Winter-friendly velvet, perhaps? I promise, you will not miss your poly-blend slacks one bit. Or, well, I guess I won't miss having to look at your poly-blend slacks one bit.

These very un-DC velvet straight leg pants by very DC-friendly brand Lauren Ralph Lauren are $89.50 at Not bad. Not bad at all.

the anti dc manly item of the day

FLAT FRONT pants! Seriously, it will be a whole new world for you ... and me.

These snappy trousers by Ted Baker will set you back $237 from, however, isn't worth it not to look like an a**hole?

a dc antidote.

For seven months I've kept my mouth shut about DC's more unfortunate shortcomings. For seven months I've said nothing of this city's unofficial dress code, or the fact that work ID badges are considered accessories, or even the ridiculousness that is this.

To shorten my thoughts on DC in three letters: WTF?!

Is Washington, DC, a real city? Besides the total dearth of towering architecture that composes most other American city skylines, DC also lacks a certain hipness that characterizes various neighborhoods in America's more typical urban environments. New York has Soho, the Lower East Side and Nolita; Chicago has Wicker Park and Lincoln Park; San Francisco has Haight-Ashbury and Mission.

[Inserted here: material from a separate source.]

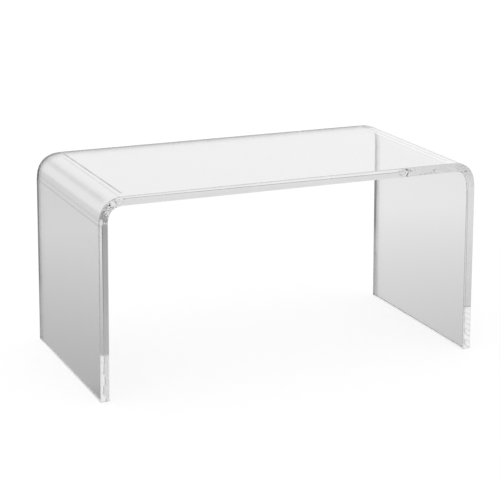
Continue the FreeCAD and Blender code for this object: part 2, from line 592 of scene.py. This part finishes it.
def bent_sheet_tree(values):
    """A flat strip's section carried along the line that the sheet was bent to."""
    tree = new_geometry_tree("bent sheet", values)
    given = tree.nodes.new("NodeGroupInput").outputs
    heading = parts(tree, tree.nodes.new("GeometryNodeInputTangent").outputs[0])
    turned = calc(tree, "ABSOLUTE", calc(tree, "MULTIPLY", heading["X"], heading["Z"]))
    line, curl = capture(tree, "FLOAT", bend_line(tree, given), turned)
    level = add_node(tree, "GeometryNodeSetCurveNormal", {"Curve": line, "Normal": (0, 1, 0)}, mode="FREE")
    strip, corner = strip_section(tree, given)
    swept = add_node(tree, "GeometryNodeCurveToMesh", {
        "Curve": level.outputs[0], "Profile Curve": strip, "Fill Caps": True})

    # Round a bend the cut edge is drawn in at its outer side, and rippled.
    position = tree.nodes.new("GeometryNodeInputPosition").outputs[0]
    x, y, z = parts(tree, position)
    inward = calc(tree, "DIVIDE", parts(tree, corner)["Y"], given["Thickness"])
    draw = calc(tree, "MULTIPLY", calc(tree, "SUBTRACT", inward, 0.5), given["Bend Draw"])
    crest = 0.8   # the noise stays under this, so no ripple stands proud of the flat edge
    hardly_turned, well_turned = 0.014, 0.1
    waves = noise(tree, position, given["Ripple Scale"])
    ripple = calc(tree, "MULTIPLY", calc(tree, "SUBTRACT", waves, crest), given["Bend Ripple"])
    soft_part = fade(tree, curl, hardly_turned, well_turned)
    out = calc(tree, "MULTIPLY", calc(tree, "ADD", draw, ripple), soft_part)
    edge_y = calc(tree, "MULTIPLY_ADD", calc(tree, "SIGN", y), out, y)
    cut_z = calc(tree, "MAXIMUM", z, given["Foot Height"])
    cut = add_node(tree, "GeometryNodeSetPosition", {
        "Geometry": swept.outputs[0], "Position": point(tree, x, edge_y, cut_z)})
    finish_tree(tree, cut.outputs[0], given["Material"])
    return tree


class TABLE_OT_bent_sheet(bpy.types.Operator):
    """Build the one sheet that is both the top and the legs"""
    bl_idname = "waterfall_table.bent_sheet"
    bl_label = "Bent sheet"

    def execute(self, context):
        sizes = settings().sheet
        values = {"Length": sizes.length, "Depth": sizes.depth, "Height": sizes.height,
                  "Foot Height": sizes.foot_height, "Thickness": sizes.thickness, "Leg Lean": sizes.leg_lean,
                  "Bend Inner Radius": sizes.bend_inner_radius,
                  "Run Out Inner Radius": sizes.run_out_inner_radius,
                  "Run Out Turn": sizes.run_out_turn, "Arc Points": sizes.arc_points,
                  "Bend Step": sizes.bend_step, "Bend Softening": sizes.bend_softening,
                  "Edge Cuts": sizes.edge_cuts, "Bend Draw": sizes.bend_draw,
                  "Bend Ripple": sizes.bend_ripple, "Ripple Scale": sizes.ripple_scale}
        tree = bent_sheet_tree(values)
        sheet = grow("bent_sheet", tree, {**values, "Material": clear_acrylic()}, sizes.edge_ease)
        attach(sheet, "root")
        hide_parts("acrylic_sheet")
        return {"FINISHED"}


# ---- the floor pads ----

def pads_tree(values):
    """Four equal discs, one near each corner of the table."""
    tree = new_geometry_tree("floor pads", values)
    given = tree.nodes.new("NodeGroupInput").outputs
    grid = add_node(tree, "GeometryNodeMeshGrid", {
        "Size X": given["Spread X"], "Size Y": given["Spread Y"], "Vertices X": 2, "Vertices Y": 2})
    disc = add_node(tree, "GeometryNodeMeshCylinder", {
        "Vertices": given["Sides"], "Radius": given["Radius"], "Depth": given["Thickness"]})
    raised = add_node(tree, "GeometryNodeTransform", {
        "Geometry": disc.outputs["Mesh"],
        "Translation": point(tree, 0.0, 0.0, calc(tree, "DIVIDE", given["Thickness"], 2.0))})
    placed = add_node(tree, "GeometryNodeInstanceOnPoints", {
        "Points": grid.outputs["Mesh"], "Instance": raised.outputs[0]})
    finish_tree(tree, placed.outputs[0], given["Material"])
    return tree


class TABLE_OT_floor_pads(bpy.types.Operator):
    """Build the clear pads that keep the legs off the floor"""
    bl_idname = "waterfall_table.floor_pads"
    bl_label = "Floor pads"

    def execute(self, context):
        sizes = settings().pads
        centre = (PAD_LOW + PAD_HIGH) / 2
        values = {"Spread X": 2 * centre.x, "Spread Y": 2 * centre.y, "Sides": sizes.sides,
                  "Radius": (PAD_HIGH.x - PAD_LOW.x) / 2, "Thickness": PAD_HIGH.z - sizes.glue_line}
        pads = grow("floor_pads", pads_tree(values), {**values, "Material": clear_pad()}, sizes.ease)
        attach(pads, "root")
        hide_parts(*PAD_NODES)
        return {"FINISHED"}


# ---- the studio ----

def seen_through_glass(tree, plain, through_glass):
    """Mixes two shaders: one for glossy and transmission rays, and a plain one for all others."""
    rays = tree.nodes.new("ShaderNodeLightPath")
    through = calc(tree, "MAXIMUM", rays.outputs["Is Glossy Ray"], rays.outputs["Is Transmission Ray"])
    return add_node(tree, "ShaderNodeMixShader", {0: through, 1: plain, 2: through_glass}).outputs[0]


def backward(tree, place, bearing):
    """How far a place or direction lies toward the bright back of the studio."""
    x, y, _ = parts(tree, place)
    across = calc(tree, "MULTIPLY", x, math.cos(bearing))
    return calc(tree, "MULTIPLY_ADD", y, math.sin(bearing), across)


def sweep_glow(tree, where):
    """Painted glow and shade of the floor as the acrylic shows it: dark in front, a quick rise under the
    table, a slow one behind.
    """
    stage = settings().stage
    away = backward(tree, where, stage.sweep_bearing)
    quick = fade(tree, away, stage.shade_ends, stage.table_line, stage.sweep_front, stage.sweep_middle)
    slow = slope(tree, away, stage.table_line, stage.sweep_far, 0.0, stage.sweep_back - stage.sweep_middle)
    x = parts(tree, where)["X"]
    side = fade(tree, x, stage.left_dark, stage.left_clear, stage.left_share, stage.right_share)
    return calc(tree, "MULTIPLY", calc(tree, "ADD", quick, slow), side)


def floor_material():
    """White paper. Through the acrylic it shows a painted glow that falls off toward the dark front of the
    studio.
    """
    stage = settings().stage
    material, tree = new_material("studio_sweep")
    where = tree.nodes.new("ShaderNodeNewGeometry").outputs["Position"]
    # Painted glow and shade for glossy and transmission rays; the camera sees plain white paper with its
    # shadow.
    graded = add_node(tree, "ShaderNodeEmission", {"Strength": sweep_glow(tree, where)})
    white = add_node(tree, "ShaderNodeBsdfDiffuse", {"Color": (stage.paper, stage.paper, stage.paper, 1)})
    lift = add_node(tree, "ShaderNodeEmission", {"Strength": stage.paper_glow})
    paper = add_node(tree, "ShaderNodeAddShader", {0: white.outputs[0], 1: lift.outputs[0]})
    output = tree.nodes.new("ShaderNodeOutputMaterial")
    tree.links.new(seen_through_glass(tree, paper.outputs[0], graded.outputs[0]), output.inputs["Surface"])
    return material


def studio_world():
    """White all round. Through the acrylic it is bright behind, darker in front and grey overhead."""
    stage = settings().stage
    world = bpy.data.worlds.new("studio")
    world.use_nodes = True
    tree = world.node_tree
    tree.nodes.clear()
    direction = tree.nodes.new("ShaderNodeTexCoord").outputs["Generated"]
    away = backward(tree, direction, stage.wall_bearing)
    low = fade(tree, away, -1.0, 1.0, stage.wall_front, stage.wall_back)
    rise = fade(tree, parts(tree, direction)["Z"], stage.horizon, stage.zenith)
    glow = add_node(tree, "ShaderNodeMix", {0: rise, 2: low, 3: stage.ceiling}, data_type="FLOAT").outputs[0]
    graded = add_node(tree, "ShaderNodeBackground", {"Color": (1, 1, 1, 1), "Strength": glow})
    plain = add_node(tree, "ShaderNodeBackground", {"Color": (1, 1, 1, 1), "Strength": 1.0})
    output = tree.nodes.new("ShaderNodeOutputWorld")
    tree.links.new(seen_through_glass(tree, plain.outputs[0], graded.outputs[0]), output.inputs["Surface"])
    bpy.context.scene.world = world


def aim_camera():
    """The camera stands to the front left of the table, a little above it."""
    place = (-1.49987, -3.44943, 1.31543)
    heading, pitch, roll = 0.40784, 0.28055, 0.00319
    ahead = math.cos(pitch)
    forward = Vector((math.sin(heading) * ahead, math.cos(heading) * ahead, -math.sin(pitch)))
    level = Vector((math.cos(heading), -math.sin(heading), 0))
    upright = level.cross(forward)
    right = level * math.cos(roll) + upright * math.sin(roll)
    up = upright * math.cos(roll) - level * math.sin(roll)
    data = bpy.data.cameras.new("camera")
    data.lens = settings().stage.lens
    camera = bpy.data.objects.new("camera", data)
    bpy.context.scene.collection.objects.link(camera)
    turn = Matrix((right, up, -forward)).transposed().to_4x4()
    camera.matrix_world = Matrix.Translation(place) @ turn
    bpy.context.scene.camera = camera


class TABLE_OT_studio(bpy.types.Operator):
    """Build the pale floor, the soft light and the camera"""
    bl_idname = "waterfall_table.studio"
    bl_label = "Studio"

    def execute(self, context):
        stage = settings().stage
        half = stage.floor_size / 2
        mesh = bpy.data.meshes.new("floor")
        corners = [(-half, -half, 0), (half, -half, 0), (half, half, 0), (-half, half, 0)]
        mesh.from_pydata(corners, [], [(0, 1, 2, 3)])
        floor = link_object("floor", mesh)
        mesh.materials.append(floor_material())
        studio_world()
        aim_camera()
        scene = context.scene
        scene.view_settings.view_transform = "Standard"
        scene.cycles.max_bounces = stage.bounces
        scene.cycles.glossy_bounces = stage.bounces
        scene.cycles.transmission_bounces = stage.bounces
        return {"FINISHED"}


# ---- the add-on ----

class WaterfallTable(bpy.types.PropertyGroup):
    """All settings of the table."""
    sheet: PointerProperty(type=TableSheetSizes)
    pads: PointerProperty(type=TablePadSizes)
    finish: PointerProperty(type=TableFinish)
    marks: PointerProperty(type=TableHeatMarks)
    stage: PointerProperty(type=TableStage)


class TABLE_PT_panel(bpy.types.Panel):
    """Lists the table's settings and the operators that build it"""
    bl_idname = "TABLE_PT_panel"
    bl_label = "Waterfall table"
    bl_space_type = "VIEW_3D"
    bl_region_type = "UI"
    bl_category = "Waterfall table"

    def draw(self, context):
        groups = context.scene.waterfall_table
        for group in (groups.sheet, groups.pads, groups.finish, groups.marks, groups.stage):
            box = self.layout.box()
            for name in group.bl_rna.properties.keys():
                if name not in ("rna_type", "name"):
                    box.prop(group, name)
        for operator in OPERATORS:
            self.layout.operator(operator.bl_idname)


OPERATORS = (TABLE_OT_bent_sheet, TABLE_OT_floor_pads, TABLE_OT_studio)
CLASSES = (TableSheetSizes, TablePadSizes, TableFinish, TableHeatMarks, TableStage, WaterfallTable,
           *OPERATORS, TABLE_PT_panel)


def register():
    for item in CLASSES:
        bpy.utils.register_class(item)
    bpy.types.Scene.waterfall_table = PointerProperty(type=WaterfallTable)


def unregister():
    del bpy.types.Scene.waterfall_table
    for item in reversed(CLASSES):
        bpy.utils.unregister_class(item)


def main():
    register()
    bpy.ops.waterfall_table.bent_sheet()
    bpy.ops.waterfall_table.floor_pads()
    bpy.ops.waterfall_table.studio()


if __name__ == "__main__":
    main()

And population is no excuse. Even smaller cities have their hotspots. For example, Minneapolis (pop. 372,811) has Uptown and Dinkytown. So, DC, with your population of 581,530, what are your stylish hoods? Dupont? Adams Morgan? Or (*gasp*) Georgetown?

A short stroll through any of the above will likely prove otherwise on the whole. However, there are certain spots in each of the aforementioned neighborhoods (well, except for Georgetown) that are passable.

Yet for each decent bar, brunch spot or boutique I find in DC, there still exists that not-so-small problem of finding a well-dressed, witty crowd to fill it. Seriously, DC, un-pop the collar, try on some flat-front pants and, for the love of God, take off your work ID when you're not f*ing working.

Help me help you, Washington. Welcome to The Anti DC.